7. Muybridge, Eadweard. Animal Locomotion. An Electro-Photographic Investigation of Consecutive Phases of Animal Movements. Philadelphia: University of Pennsylvania, 1887. The work consisted of 11 volumes: Vols. 1–2: Males (nude), Vols. 3–4: Females (nude), Vol. 5: Males (pelvis cloth), Vol 6: Females & Children (semi-nude and transparent drapery), Vol. 7: Males & Females (draped) & Miscellaneous Subjects, Vol 8: Abnormal Movements Males & Females (nude and semi-nude), Vol. 9: Horses, Vol. 10: Domestic Animals and Vol. 11: Wild Animals & Birds. The copper collotype plates were prepared by the Photo-Gravure Co. of New York City and the books were printed by J.B. Lippincott of Philadelphia. Complete copies were sold for USD 500 (unbound) and USD 550 (leather).

Animal Locomotion, click for larger image

Muybridge also offered a 100-plate subscription version where the buyer could choose plates from a list (here is the prospectus). This attenuated version, bound in “full Russia leather” was priced at USD 100 (+ 1 USD per additional plate).

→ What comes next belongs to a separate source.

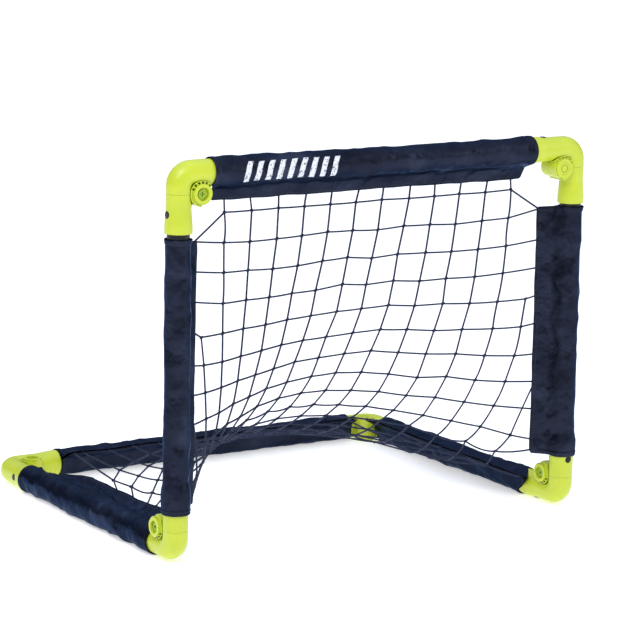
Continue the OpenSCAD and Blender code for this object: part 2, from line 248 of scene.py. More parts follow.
def black_tube():
    mat, tree, bsdf = new_material("black_tube", (0.005, 0.0055, 0.008), 0.34)
    tree.links.new(ramp(tree, noise_tex(tree, 90, 5), [(0.35, grey(0.26)), (0.7, grey(0.42))]),
                   bsdf.inputs["Roughness"])
    add_bump(tree, bsdf, [(noise_tex(tree, 1400, 3), 0.12, 0.0002)])
    bsdf.inputs["Specular IOR Level"].default_value = 0.3
    return mat


def grip_tape():
    mat, tree, bsdf = new_material("grip_tape", (0.008, 0.008, 0.011), 0.9)
    loops = math_node(tree, "MULTIPLY", waves(tree, 420, "Y"), waves(tree, 420, "Z"))
    add_bump(tree, bsdf, [(noise_tex(tree, 1500, 3), 0.8, 0.0006), (loops, 0.5, 0.0004)])
    bsdf.inputs["Sheen Weight"].default_value = 0.4
    return mat


def navy_fabric():
    """Coated satin: dark navy with blue highlights, a fine weave and small creases."""
    mat, tree, bsdf = new_material("navy_fabric", (0.018, 0.022, 0.038), 0.40, 1.0)
    crease = noise_tex(tree, 26, 3, 0.5)
    tint = ramp(tree, noise_tex(tree, 17, 5),
                [(0.25, (0.012, 0.014, 0.024)), (0.55, (0.021, 0.025, 0.043)), (0.8, (0.042, 0.051, 0.088))])
    tree.links.new(tint, bsdf.inputs["Base Color"])
    tree.links.new(ramp(tree, crease, [(0.3, grey(0.26)), (0.7, grey(0.44))]), bsdf.inputs["Roughness"])
    weave = math_node(tree, "ADD", math_node(tree, "MULTIPLY", waves(tree, 620, "X"), waves(tree, 620, "Y")),
                      waves(tree, 620, "Z"))
    add_bump(tree, bsdf,
             [(crease, 1.0, 0.0070), (noise_tex(tree, 90, 3), 0.30, 0.0012), (weave, 0.12, 0.0002)])
    bsdf.inputs["Specular Tint"].default_value = (0.50, 0.57, 0.74, 1)    # keeps grazing reflections dark
    return mat


def dark_thread():
    mat, tree, bsdf = new_material("dark_thread", (0.010, 0.012, 0.024), 0.7)
    add_bump(tree, bsdf, [(noise_tex(tree, 2500, 2), 0.5, 0.0002)])
    return mat


def net_cord():
    mat, tree, bsdf = new_material("net_cord", (0.012, 0.016, 0.040), 0.62)
    tint = ramp(tree, noise_tex(tree, 130, 4), [(0.3, (0.012, 0.017, 0.042)), (0.7, (0.026, 0.036, 0.085))])
    tree.links.new(tint, bsdf.inputs["Base Color"])
    strands = math_node(tree, "ADD", waves(tree, 330, "DIAGONAL"), noise_tex(tree, 1900, 2))
    add_bump(tree, bsdf, [(strands, 0.7, 0.0004)])
    bsdf.inputs["Specular IOR Level"].default_value = 0.25
    return mat


def white_print():
    """Worn screen print, broken by fine cracks."""
    mat, tree, bsdf = new_material("white_print", (0.80, 0.82, 0.86), 0.55)
    worn = ramp(tree, noise_tex(tree, 380, 5), [(0.36, (0.10, 0.11, 0.16)), (0.46, (0.78, 0.80, 0.84))])
    tree.links.new(worn, bsdf.inputs["Base Color"])
    add_bump(tree, bsdf, [(noise_tex(tree, 900, 3), 0.3, 0.0003)])
    return mat


def floor_white():
    mat, tree, bsdf = new_material("floor_white", (0.93, 0.93, 0.93), 0.6)
    bsdf.inputs["Emission Color"].default_value = (1, 1, 1, 1)
    bsdf.inputs["Emission Strength"].default_value = 0.48
    bsdf.inputs["Specular IOR Level"].default_value = 0.1
    tint = ramp(tree, noise_tex(tree, 3, 4), [(0.3, grey(0.925)), (0.7, grey(0.94))])
    tree.links.new(tint, bsdf.inputs["Base Color"])
    return mat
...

Later Muybridge reissued some of the plates in smaller, inexpensive lithographed books: Animals in Motion (London: Chapman & Hall, 1899) and The Human Figure in Motion (London: Chapman & Hall, 1901). Both titles were reissued in altered form by Dover in 1955:

The Human Figure in Motion, click for larger image

8. Although Muybridge had to use artist’s models, the only women who would consent to being photographed nude, he was not especially happy about it. He said to a Philadelphia Times reporter on 2 Aug 1885; “I have experienced a great deal of difficulty in securing proper models. In the first place, artists’ models, as a rule, are ignorant and not well-bred. As a consequence, their movements are not graceful and it is essential for the thorough execution of my work to have my [female] models of a graceful bearing.”